Barden House

Client: Barden
Address: Yarra Braes Rd, Eltham. 3095 VIC
Plan Dated: 1969 Job Number: 499
Drawing Location: RMIT Design Archive
Plans:
1: cupboards

Notes:

A series of interesting buildings followed the construction of our house. Some of them were large and built in mud brick. The Barden house was a good example of this renewed development in earth. It was a three acre site sloping to the west. The lower half of the land was covered with secondary growth scrub. It was the second time of building for the Bardens. The other house I designed for them was when they were first married. It was close to our property and it was therefore easy to give it good supervision. A variety of young men and boys appeared to make the large quantity of bricks that would be needed for the job.

The soil was powder yellow clay and the golden light of Eltham rose once again in the Yarra Valley in the late afternoons. It was sad that Dorian Le Gallienne, who had died a few years earlier, was not able to see it. I think he understood that quality better than anybody else.

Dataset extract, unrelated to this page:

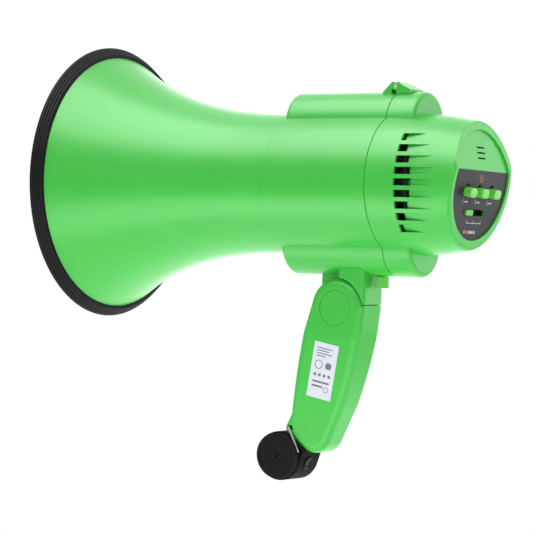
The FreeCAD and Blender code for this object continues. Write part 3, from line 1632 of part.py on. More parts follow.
def wire_loop(radius):
    """A closed loop of round wire through the ring's corners."""
    corners = ring_corners()
    loop = None
    for first, last in zip(corners, corners[1:] + corners[:1]):
        run = Part.makeCylinder(radius, (last - first).Length, first, last - first)
        bend = Part.makeSphere(radius, first)
        loop = run.fuse(bend) if loop is None else loop.fuse(run).fuse(bend)
    return loop.removeSplitter()


def wrist_strap():
    """Wire ring, rolled webbing strap and its press stud."""
    finish(shaped("ring_shape", wire_loop(size.ring_wire_radius)), "strap_ring")
    centre = Vector(size.roll_station, 0, -ROLL_DROP)
    start = centre - Vector(0, size.roll_front_y, 0)
    width = size.roll_front_y + size.roll_back_y
    roll = Part.makeCone(size.roll_radius, size.roll_far_radius, width, start, Vector(0, 1, 0))
    rim = [edge for edge in roll.Edges if edge.BoundBox.YLength < 0.1]
    roll = roll.makeChamfer(0.8, rim).fuse(strap_bight(centre))
    face = Part.Face(grip_outline(-ROLL_CLEARANCE))
    half = size.handle_foot_half_width + 1.2
    face.translate(Vector(0, -half, 0))
    roll = roll.cut(face.extrude(Vector(0, 2 * half, 0)))
    roll = roll.cut(wire_loop(size.ring_wire_radius + size.fit_gap))
    seat, outward = stud_seat(centre)
    stud = Part.makeCylinder(size.snap_radius, 2.4, seat - outward * 0.8, outward)
    roll = roll.cut(stud)
    largest = max(roll.Solids, key=lambda solid: solid.Volume)
    finish(shaped("roll_shape", largest.removeSplitter()), "wrist_strap")
    rim = [edge for edge in stud.Edges if edge.Closed]
    rim = [edge for edge in rim if (edge.BoundBox.Center - seat).Length > 1.2]
    finish(shaped("stud_shape", stud.makeFillet(0.8, rim)), "strap_snap")


def bight_tangents(centre):
    """Points where straight webbing leaves the roll and meets the bend about the wire."""
    foot = ring_corners()[2]
    foot = Vector(foot.x, 0, foot.z)
    run = foot - centre
    lean = math.atan2(run.z, run.x)
    spread = math.acos((size.roll_far_radius - size.strap_bight_radius) / run.Length)
    pairs = []
    for angle in (lean + spread, lean - spread):
        normal = Vector(math.cos(angle), 0, math.sin(angle))
        pairs.append((centre + normal * size.roll_far_radius, foot + normal * size.strap_bight_radius))
    return foot, pairs


def strap_bight(centre):
    """Webbing that leaves the roll, bends round the ring's lower wire and comes back."""
    foot, (upper, lower) = bight_tangents(centre)
    half = size.strap_half_width
    face = polygon_face([centre, upper[0], upper[1], foot, lower[1], lower[0]])
    face.translate(Vector(0, -half, 0))
    web = face.extrude(Vector(0, 2 * half, 0))
    start = foot - Vector(0, half, 0)
    return web.fuse(Part.makeCylinder(size.strap_bight_radius, 2 * half, start, Vector(0, 1, 0)))


def stud_seat(centre):
    """Middle of the press stud on the outer face of the webbing, and its outward normal."""
    _, (_, (near, far)) = bight_tangents(centre)
    along = (far - near).normalize()
    outward = Vector(-along.z, 0, along.x) * -1
    return near + along * 1.8 + Vector(0, 1.5, 0), outward


ROLL_CLEARANCE = 0.4

# ---------------------------------------------------------------- assembly

bell = horn_bell()
finish(shaped("bell", bell), "horn_bell")
rim_guard(bell)
throat_tube()
reflector_cup()
driver()
barrel_shell()
battery_sleeve("battery_sleeve_top", 1)
battery_sleeve("battery_sleeve_bottom", -1)
cells("battery_cells_top", 1)
cells("battery_cells_bottom", -1)
front_contacts()
rear_contacts()
rear_cover()
control_label()
control_board()
switch_bodies()
for number in (1, 2, 3):
    switch_knob(number)
mode_knob()
microphone()
amplifier()
latch()
volume_control()
handle_bracket()
bracket_screws()
grip_shells()
pivot()
handle_screws()
trigger()
handle_label()
wrist_strap()

doc.recompute()

# ---------------------------------------------------------------- checks and export

for item in doc.Objects:
    if "Invalid" in item.State or "Error" in item.State:
        raise RuntimeError(f"{item.Name} failed: {item.State}")

for node in nodes:
    shape = node.Shape
    if shape.isNull() or not shape.isValid() or not shape.Solids:
        raise RuntimeError(f"{node.Label} has no valid solid")

os.makedirs("parts", exist_ok=True)
for node in nodes:
    node.Shape.exportStep(f"parts/{node.Label}.step")
    bounds = node.Shape.BoundBox
    print(f"{node.Label}: {len(node.Shape.Solids)} solids, {node.Shape.Volume / 1000:.2f} cm3")

whole = Part.makeCompound([node.Shape for node in nodes]).BoundBox
print(f"overall {whole.XLength:.1f} x {whole.YLength:.1f} x {whole.ZLength:.1f} mm")
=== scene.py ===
# %% [markdown]
# # A handheld megaphone with a folding pistol grip
#
# The solids of this megaphone were drawn in CAD, to size, and they stay exactly where they
# are. This lesson gives every one of them the finish of the real material: semi-gloss green
# ABS, ribbed rubber, printed film, plated steel. It also models by hand the pieces whose
# real shape is finer than the solids: the rubber ring round the mouth, the knobs, the
# screws, the press stud and the rolled wrist strap.
#
# The first line that does anything loads the solids. Blender's own cube, lamp and camera are
# then deleted.

# %% Load the solids
import json
import math

import bmesh
import bpy
from mathutils import Matrix, Quaternion, Vector, kdtree


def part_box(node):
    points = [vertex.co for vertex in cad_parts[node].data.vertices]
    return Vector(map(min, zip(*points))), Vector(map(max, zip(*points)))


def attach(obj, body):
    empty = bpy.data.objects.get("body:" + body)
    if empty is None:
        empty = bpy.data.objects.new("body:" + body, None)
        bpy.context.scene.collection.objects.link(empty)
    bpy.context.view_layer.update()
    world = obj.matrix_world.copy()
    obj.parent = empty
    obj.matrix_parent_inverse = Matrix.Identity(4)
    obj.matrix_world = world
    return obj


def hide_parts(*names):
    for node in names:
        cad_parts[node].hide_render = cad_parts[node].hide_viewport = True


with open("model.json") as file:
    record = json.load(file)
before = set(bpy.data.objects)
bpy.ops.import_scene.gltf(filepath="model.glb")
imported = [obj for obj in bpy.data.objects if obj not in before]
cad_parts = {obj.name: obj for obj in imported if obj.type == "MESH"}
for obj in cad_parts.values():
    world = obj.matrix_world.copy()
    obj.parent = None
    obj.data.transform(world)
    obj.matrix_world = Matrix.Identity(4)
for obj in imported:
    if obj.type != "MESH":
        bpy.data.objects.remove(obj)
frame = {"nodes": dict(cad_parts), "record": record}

for left_over in ("Cube", "Light", "Camera"):
    if left_over in bpy.data.objects:
        bpy.data.objects.remove(bpy.data.objects[left_over])
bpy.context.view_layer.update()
nodes = frame["nodes"]

# %% [markdown]
# ## The point of view
#
# The picture was taken from the left and a little behind, with a long lens 1.8 m away, so the
# far side of the mouth looks almost as large as the near side. The camera hung a little
# crooked. That is the roll, a turn about the line of sight.

# %% Camera
SIGHT = Vector((0.9224, -1.5272, 0.0863))
AIM = Vector((-0.061915, 0.0, 0.083139))
ROLL = math.radians(1.726)
LENS = 162.1

bpy.ops.object.camera_add(location=SIGHT)
camera = bpy.context.object
camera.name = "picture_camera"
camera.data.sensor_width = 36
camera.data.lens = LENS
camera.data.clip_end = 50
camera.rotation_mode = "QUATERNION"
camera.rotation_quaternion = (AIM - SIGHT).to_track_quat("-Z", "Y") @ Quaternion((0, 0, 1), ROLL)
bpy.context.scene.camera = camera
bpy.context.scene.view_settings.view_transform = "Standard"
print("camera", round((AIM - SIGHT).length, 3), "m from its aim, lens", LENS)

# %% [markdown]
# ## Helpers for node trees
#
# Every finish below is a small tree of shader nodes. One helper adds a node, sets its values
# and joins its inputs, so that a finish reads as a list of what it is made of.


# %% Node helpers
def add_node(tree, kind, inputs=None, **settings):
    """Adds a node. An input is given by name or number, and is a value or another node's output."""
    node = tree.nodes.new("ShaderNode" + kind)
    for name, value in settings.items():
        setattr(node, name, value)
    for name, value in (inputs or {}).items():
        if isinstance(value, bpy.types.NodeSocket):
            tree.links.new(value, node.inputs[name])
        else:
            node.inputs[name].default_value = value
    return node


def math_node(tree, operation, *values, clamp=False):
    """One sum, product or other operation, and its result."""
    node = add_node(tree, "Math", dict(enumerate(values)), operation=operation, use_clamp=clamp)
    return node.outputs[0]


def between(tree, share, low, high):
    """A value that runs from low to high as share runs from 0 to 1."""
    settings = {"Value": share, "To Min": low, "To Max": high}
    return add_node(tree, "MapRange", settings).outputs[0]


def mixed(tree, share, first, second):
    """A colour that runs from first to second as share runs from 0 to 1."""
    inputs = {0: share, 6: first, 7: second}
    return add_node(tree, "Mix", inputs, data_type="RGBA").outputs[2]


print("node helpers are ready")

# %% [markdown]
# ## The studio
#
# Product pictures like this one are lit by large white panels above and below, with the
# horizon left dark, which gives glossy plastic its two light bands and the deep colour
# between them. The world's brightness here depends on the height of the ray, through a colour
# ramp. Rays that come straight from the camera see plain white instead, as the background of
# the picture is. One more glow stands behind the megaphone and lights its grazing edges.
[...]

I had to start all over again to get materials and develop a team of professional amateurs. Lionel, who was foreman on my own house, was now a subcontractor who was in charge of the carpentering. He knew what to do, but the new mud brick men were. called 'Hairys' by the other tradesmen. They were the sons of mud brick-making fathers and one or two rebels from commercially successful families in the district. They mostly wore long hair and wanted to wear no boots but I had to insist on footwear. It was quite a struggle for them to dispense with that sign that they were the 'new men'.

We had the usual problem of verticality of the walls hut I supported practically the whole structure on solid timber posts and window walls so that the brick work had really only to support itself. There were three levels and a large-ish northern courtyard with a series of verandahs that opened onto the different levels. The bedroom wing on the east was on the highest level, and the entry gallery gave access to them and also to the main courtyard room which in itself was thirty-six by twenty-four feet and some sixteen feet high. A great chimney fireplace formed a large part of the southern end of the building, and a minstrel gallery was cantilevered out six feet at some eight feet above the main floor level and about the same distance below the ceiling. This was a case of fluid planning, and it was not until the chimney was rising that it became obvious that it could take a gallery with the dynamic interest for the whole building. It was doubly attractive because the pattern of clerestories was so placed that it allowed a new set of outside views. It also created vertical dimensions within when you stood looking down from the gallery into the great livingroom. It was entered by the tiniest circular stair.

The floor of the main room was once again secondhand squared slates, some of which were retrieved from old switchboards that were used in electric substations in the streets close to Melbourne. Even after they were polished, one could faintly discern some of the names, particularly Little Gore Street in Fitzroy, which once had a notorious reputation for crime and prostitution. It gave the lie to the quotation, 'Out of evil, good cannot come.' What a treasure store old Melbourne has proved for the environmental builder! It had not been the richest colony in the world for nothing.

The roof was covered with coloured ribbed iron. Its gentle sweeping curves were three dimensional and sculptured. Three twelve-inch square red ironbark columns supported the roof where the living room joined the bedroom gallery wing. These were adzed and each became a sculpting in its own right. They came from some anonymous 19th century building, probably a warehouse, where their unbelievably powerful fibres had been united in supporting prodigious loads. They are quite indestructible in every way and we may never look on their like again. They will, if this building is removed in centuries to come, be just as good for their next use as timeless material and a true expression of the environmental vernacular of Australian building.

The Barden house is one of those buildings which seemed to improve the land itself, which is a rare feat. There were some fifteen thousand sand stock bricks from an early Melbourne church used in the building as well as several solid timber walls. The result helped reset the course of environmental construction to where it was in the late forties. But now, with a generation of experience behind it, it had become acceptable to a new class of people - the managing director class. It was no longer mere artistic 'exhibitionism'.